Geithner kann (und wird) weiterhin so tun, dass dieser seismische Anstieg der Verschuldung eine Voraussetzung war, um unsere allgemeine Wirtschaft zu reparieren, obwohl das eigentliche Konjunkturpaket der Obama-Regierung bloß 18% dieses Zuwachses ausmacht, so dass die Zahlen einfach nicht aufgehen.

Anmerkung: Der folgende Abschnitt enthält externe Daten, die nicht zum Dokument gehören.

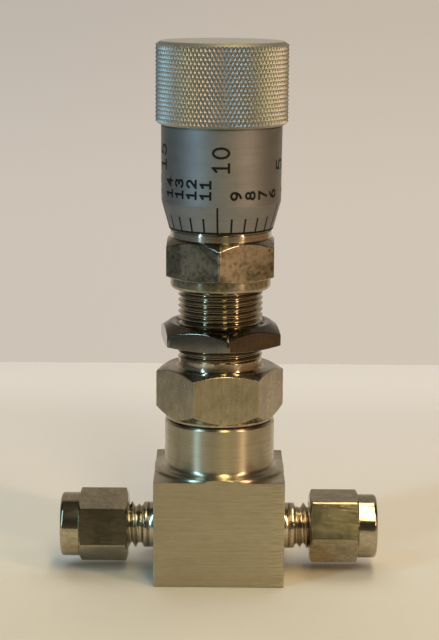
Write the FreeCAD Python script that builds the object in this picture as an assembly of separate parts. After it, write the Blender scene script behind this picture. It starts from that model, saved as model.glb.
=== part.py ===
# Metering valve with a micrometer handle and two compression tube fittings.
# Millimetres. The valve's axis is Z, with the underside of the square block at zero.
# The ports point along -X and +X. The front, which carries the dial's reading, faces -Y.
import FreeCAD, Part
import math
import os

from FreeCAD import Vector

# Fits
running_clearance = 0.05    # radial, between pieces that turn or slide in each other
seat_clearance = 0.10       # radial, between pieces that are screwed or pushed together
ferrule_gap = 0.05          # between the ferrules, the port's cone and the nut's cone

# Valve body: square bar stock with a turned neck
block_width = 22.225
block_height = 18.3
block_edge_break = 0.3
land_radius = 11.4
land_height = 0.5
neck_radius = 9.42
neck_height = 8.3
neck_fillet = 0.9
neck_edge_break = 0.35

# Ports: round stubs with a relief groove behind the thread
port_height = 7.7
port_radius = 3.97
port_length = 8.4
port_shoulder = 1.9
port_groove_depth = 0.72
port_groove_width = 0.45
port_groove_bevel = 0.42
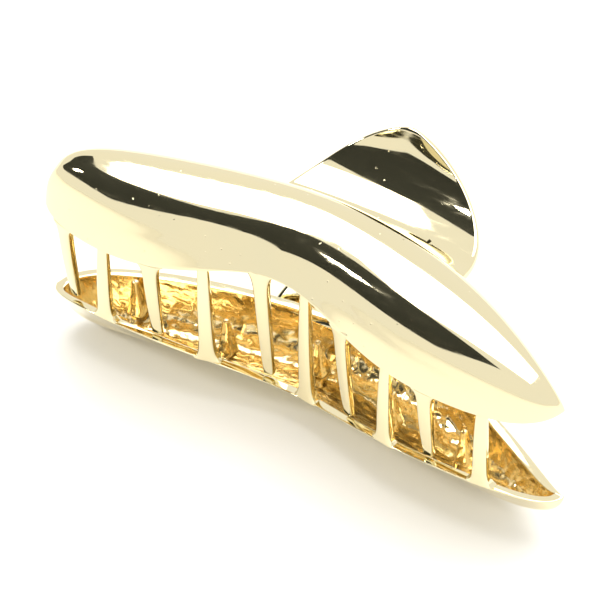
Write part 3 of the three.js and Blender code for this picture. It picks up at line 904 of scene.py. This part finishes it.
class CLIP_OT_pin(Operator):
    """Turn the hinge pin with its two domed heads"""

    bl_idname = "claw_clip.pin"
    bl_label = "Turn Hinge Pin"

    def execute(self, context):
        h = context.scene.claw_clip_hinge
        head = hinge_places(h)[3]
        radius = h.pin_radius + h.head_lip
        dome = []
        for turn in np.linspace(0, 0.5 * math.pi, 9):
            flat = 0.35 + 0.65 * math.sin(turn)
            out = head + h.head_thickness * lerp(0.35, 1, math.cos(turn))
            dome.append((out, radius * flat if turn else 0))
        bevel = mm(0.08)
        right = dome + [(head + bevel, radius), (head, radius - bevel), (head, h.pin_radius)]
        left = [(-x, r) for x, r in reversed(right)]
        mesh = turned_mesh("hinge_pin_turned", right + left, 56)
        mesh.materials.append(plating(turned_plate, "gold_plate_turned"))
        mesh.transform(Matrix.Translation(PIN))
        place(mesh, LOWER, ["hinge_pin"])
        return {"FINISHED"}


class CLIP_OT_spring(Operator):
    """Wind the torsion spring round the pin, with a leg under each lever"""

    bl_idname = "claw_clip.spring"
    bl_label = "Wind Spring"

    def execute(self, context):
        scene = context.scene
        s, l, h = scene.claw_clip_shell, scene.claw_clip_lever, scene.claw_clip_hinge
        path = spring_path(s, l, h)
        line = bpy.data.meshes.new("torsion_spring_wire")
        line.from_pydata(path.tolist(), [(i, i + 1) for i in range(len(path) - 1)], [])
        wire = run_group(wire_group(), line, {
            "Radius": h.wire_radius, "Sides": 20, "Finish": plating(drawn_wire, "spring_steel_drawn")})
        wire.name = "torsion_spring_wire"
        wire.polygons.foreach_set("use_smooth", [True] * len(wire.polygons))
        wire.transform(Matrix.Translation(PIN))
        piece = place(wire, None, ["torsion_spring"])
        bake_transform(piece)
        return {"FINISHED"}


SQUARE = [(-1, -1), (1, -1), (1, 1), (-1, 1)]
FLOOR_REACH = 3.0


def card(name, centre, facing, width, height, material):
    """A flat studio card at a point, its face towards another point."""
    turn = (Vector(facing) - Vector(centre)).to_track_quat("Z", "Y").to_matrix().to_4x4()
    mesh = bpy.data.meshes.new(name)
    mesh.from_pydata([(x * width / 2, y * height / 2, 0) for x, y in SQUARE], [], [(0, 1, 2, 3)])
    mesh.transform(Matrix.Translation(centre) @ turn)
    mesh.materials.append(material)
    board = bpy.data.objects.new(name, mesh)
    bpy.context.scene.collection.objects.link(board)
    board.visible_camera = False
    board.visible_shadow = False
    return board


def bearing(azimuth, elevation):
    """Unit vector towards a direction, in degrees; azimuth 0 is the side of the teeth."""
    a, e = math.radians(azimuth), math.radians(elevation)
    return Vector((math.sin(a) * math.cos(e), -math.cos(a) * math.cos(e), math.sin(e)))


def softbox(name, direction, distance, width, height, power):
    """An area light that faces the clip."""
    data = bpy.data.lights.new(name, "AREA")
    data.shape = "RECTANGLE"
    data.size, data.size_y = width, height
    data.energy = power
    lamp = bpy.data.objects.new(name, data)
    bpy.context.scene.collection.objects.link(lamp)
    lamp.location = PIN + direction * distance
    lamp.rotation_mode = "QUATERNION"
    lamp.rotation_quaternion = (-direction).to_track_quat("-Z", "Y")
    return lamp


class CLIP_OT_stage(Operator):
    """Set the floor, the soft light and the camera"""

    bl_idname = "claw_clip.stage"
    bl_label = "Set Stage"

    def execute(self, context):
        scene = context.scene
        p = scene.claw_clip_stage
        floor_paint = painted_card("studio_floor_matt", "#f7f5f0", 0.6)
        black_paint = painted_card("studio_card_black", "#1b1f1c", 0.7)
        mesh = bpy.data.meshes.new("studio_floor")
        mesh.from_pydata([(x * FLOOR_REACH, y * FLOOR_REACH, 0) for x, y in SQUARE], [], [(0, 1, 2, 3)])
        mesh.materials.append(floor_paint)
        floor = bpy.data.objects.new("studio_floor", mesh)
        scene.collection.objects.link(floor)

        world = bpy.data.worlds.new("studio_surround")
        world.use_nodes = True
        world.node_tree.nodes["Background"].inputs["Color"].default_value = (1, 1, 1, 1)
        world.node_tree.nodes["Background"].inputs["Strength"].default_value = p.sky
        scene.world = world
        scene.view_settings.view_transform = "Standard"

        softbox("overhead_softbox", bearing(180, 75), 1.2, 1.2, 1.2, 14)

        data = bpy.data.cameras.new("clip_camera")
        data.lens, data.sensor_width = p.lens, 36
        data.clip_start, data.clip_end = 0.05, 20
        camera = bpy.data.objects.new("clip_camera", data)
        scene.collection.objects.link(camera)
        away = bearing(math.degrees(p.azimuth), math.degrees(p.elevation))
        aim = PIN + Vector(p.aim)
        camera.location = aim + away * p.distance
        camera.rotation_mode = "QUATERNION"
        level = (-away).to_track_quat("-Z", "Y")
        camera.rotation_quaternion = level @ Matrix.Rotation(p.roll, 4, "Z").to_quaternion()
        scene.camera = camera

        # A black card over the front left gives the polished ridge its dark band; the small lamp in front
        # of it gives the streak
        card("black_card", PIN + bearing(-58, 43) * 1.0, PIN, 1.4, 0.85, black_paint)
        softbox("streak_lamp", bearing(-55, 41), 0.85, 0.12, 0.12, 1.5)
        return {"FINISHED"}


# ---- Panel and registration ------------------------------------------------------------------

OPERATORS = (CLIP_OT_stage, CLIP_OT_jaws, CLIP_OT_pin, CLIP_OT_spring)
SETTINGS = {
    "claw_clip_shell": ClipShellSizes,
    "claw_clip_tooth": ClipToothSizes,
    "claw_clip_lever": ClipLeverSizes,
    "claw_clip_hinge": ClipHingeSizes,
    "claw_clip_finish": ClipFinish,
    "claw_clip_stage": ClipStageSettings,
}


class CLIP_PT_sidebar(Panel):
    """Sizes, colours and building steps of the claw clip"""

    bl_idname = "CLIP_PT_sidebar"
    bl_label = "Claw Clip"
    bl_space_type = "VIEW_3D"
    bl_region_type = "UI"
    bl_category = "Claw Clip"

    def draw(self, context):
        for operator in OPERATORS:
            self.layout.operator(operator.bl_idname)
        for key, settings in SETTINGS.items():
            box = self.layout.box()
            for name in settings.__annotations__:
                box.prop(getattr(context.scene, key), name)


def register():
    for key, settings in SETTINGS.items():
        bpy.utils.register_class(settings)
        setattr(bpy.types.Scene, key, PointerProperty(type=settings))
    for operator in OPERATORS:
        bpy.utils.register_class(operator)
    bpy.utils.register_class(CLIP_PT_sidebar)


def unregister():
    bpy.utils.unregister_class(CLIP_PT_sidebar)
    for operator in reversed(OPERATORS):
        bpy.utils.unregister_class(operator)
    for key, settings in reversed(SETTINGS.items()):
        delattr(bpy.types.Scene, key)
        bpy.utils.unregister_class(settings)


def main():
    register()
    steps = bpy.ops.claw_clip
    for step in (steps.stage, steps.jaws, steps.pin, steps.spring):
        step()


if __name__ == "__main__":
    main()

Tatsächlich machen sie nur Sinn, wenn Sie andere Kurzweiligkeiten berücksichtigen, wie die $1.37 Billionen an Staatsanleihen, von denen sich über eine Billion in Überschussbankreserven befinden, die fast $ 1 Billion an Hypotheken-bezogenen Wertpapiere, die bei der Fed geparkt sind, die $ 142 Milliarden von Hypotheken-bezogenen Vermögenswerten beim Finanzministerium, die verschiedenen restlichen, von der FDIC garantierten Bankschulden, die aus der Rettungsaktion-Periode stammen, und Kleinigkeiten wie die fortdauernde Deckung von JPM Chase durch die Fed für die Übernahme von Bear Stearns.

In der Zwischenzeit werden unsere Schuldzinsen mehr als $430 Milliarden dieses Jahr sein oder mehr als die zehnfache Menge dessen, worüber die gewählten parteiischen Politiker debattieren, während der Wert unserer Verbindlichkeiten und Schuldenwürdigkeit abnimmt.

Jeder kann versprechen, dass zu irgendeinem Zeitpunkt in der Zukunft Einiges vom Haushalt mehr unter Kontrolle sein wird, oder sogar, dass Einhörner das Oval Office übernehmen und einen besseren Job beim Durchführen der Wirtschaft erledigen werden. Aber die Tatsache bleibt – eine fehlgeleitete, diebische Politik schuf eine Schiffsladung von Schulden, um ein Finanzsystem über Wasser zu halten, das uns nach wie vor trocken saugt. Und bis nicht dieser Tatsache auch nur ein Jota von der Zeit gewidmet wird, die dem kleineren Geplänkel gegeben ist, werden wir weiterhin in einem finanziellen Abgrund versinken, der von der Fed, dem Finanzministerium, dem Kongress und der Führung der Exekutive gemacht wurde, egal, wer zuständig ist. Für den Moment befinden sich diese Überschussreserven bei der Fed – nur so gesagt.